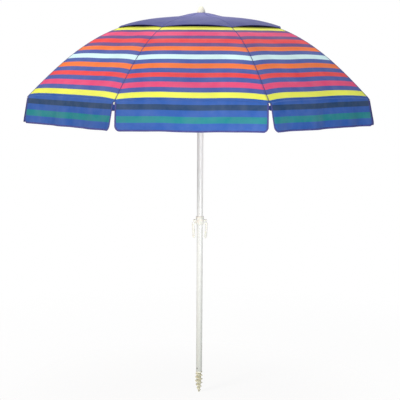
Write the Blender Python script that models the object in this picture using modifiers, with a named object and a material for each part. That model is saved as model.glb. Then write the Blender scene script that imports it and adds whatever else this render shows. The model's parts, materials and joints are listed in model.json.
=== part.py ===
"""A beach umbrella: sand auger, two-piece pole with fold-down handles, tilt joint, runner, eight ribs and canopy.

Metres, +Z up. The origin is the auger's tip, on the pole's axis. Panel 1 faces -Y, and the rest follow
anticlockwise as seen from above. Rib n is at the clockwise edge of panel n.
"""

from cmath import phase, rect
from math import atan2, cos, pi, radians, sin

import bmesh
import bpy
from mathutils import Matrix, Vector

GAP = 0.0003  # between neighbouring pieces

# Canopy and frame
RIBS = 8
STEP = 2 * pi / RIBS
FIRST_RIB = -pi / 2 - STEP / 2
PIVOT_R = 0.0265  # ring on which the ribs hinge at the crown, and the stretchers at the runner
CROWN_Z = 1.995
RIB_TIP_R = 0.900
RIB_TIP_Z = 1.5935
RIB_BEND = radians(40.5)  # how far the rib's direction turns between the crown and the tip
RIB_BEND_PEAK = 0.46  # share of the rib at which it bends most, near its stretcher
ROD_R = 0.0024
CLOTH_OFFSET = 0.0045  # from a rib's centre line out to the cloth's inner face
CLOTH = 0.0015
VENT_R = 0.16  # the panels start here, and the vent cap covers the opening
CAP_R = 0.437
CAP_TOP_Z = CROWN_Z + 0.0208  # underside of the cap's level middle
CAP_MIDDLE_R = 0.022  # the cap is level out to here, under the finial
CAP_LIFT = 0.0035  # from the panels up to the cap, at the ribs
CAP_VENT_LIFT = 0.012  # more of the same between the ribs, at the cap's hem
VALANCE_DROP = 0.130
VALANCE_FLARE = radians(9)
VALANCE_CORNER_R = 0.020
VALANCE_TIP_ROOM = 0.0064  # kept clear of each rib tip by the flap's upper corners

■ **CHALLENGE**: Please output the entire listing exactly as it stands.

■ **WRITTEN RESPONSE**:
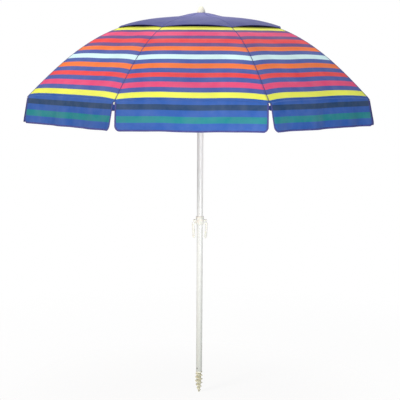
Write the Blender Python script that models the object in this picture using modifiers, with a named object and a material for each part. That model is saved as model.glb. Then write the Blender scene script that imports it and adds whatever else this render shows. The model's parts, materials and joints are listed in model.json.
=== part.py ===
"""A beach umbrella: sand auger, two-piece pole with fold-down handles, tilt joint, runner, eight ribs and canopy.

Metres, +Z up. The origin is the auger's tip, on the pole's axis. Panel 1 faces -Y, and the rest follow
anticlockwise as seen from above. Rib n is at the clockwise edge of panel n.
"""

from cmath import phase, rect
from math import atan2, cos, pi, radians, sin

import bmesh
import bpy
from mathutils import Matrix, Vector

GAP = 0.0003  # between neighbouring pieces

# Canopy and frame
RIBS = 8
STEP = 2 * pi / RIBS
FIRST_RIB = -pi / 2 - STEP / 2
PIVOT_R = 0.0265  # ring on which the ribs hinge at the crown, and the stretchers at the runner
CROWN_Z = 1.995
RIB_TIP_R = 0.900
RIB_TIP_Z = 1.5935
RIB_BEND = radians(40.5)  # how far the rib's direction turns between the crown and the tip
RIB_BEND_PEAK = 0.46  # share of the rib at which it bends most, near its stretcher
ROD_R = 0.0024
CLOTH_OFFSET = 0.0045  # from a rib's centre line out to the cloth's inner face
CLOTH = 0.0015
VENT_R = 0.16  # the panels start here, and the vent cap covers the opening
CAP_R = 0.437
CAP_TOP_Z = CROWN_Z + 0.0208  # underside of the cap's level middle
CAP_MIDDLE_R = 0.022  # the cap is level out to here, under the finial
CAP_LIFT = 0.0035  # from the panels up to the cap, at the ribs
CAP_VENT_LIFT = 0.012  # more of the same between the ribs, at the cap's hem
VALANCE_DROP = 0.130
VALANCE_FLARE = radians(9)
VALANCE_CORNER_R = 0.020
VALANCE_TIP_ROOM = 0.0064  # kept clear of each rib tip by the flap's upper corners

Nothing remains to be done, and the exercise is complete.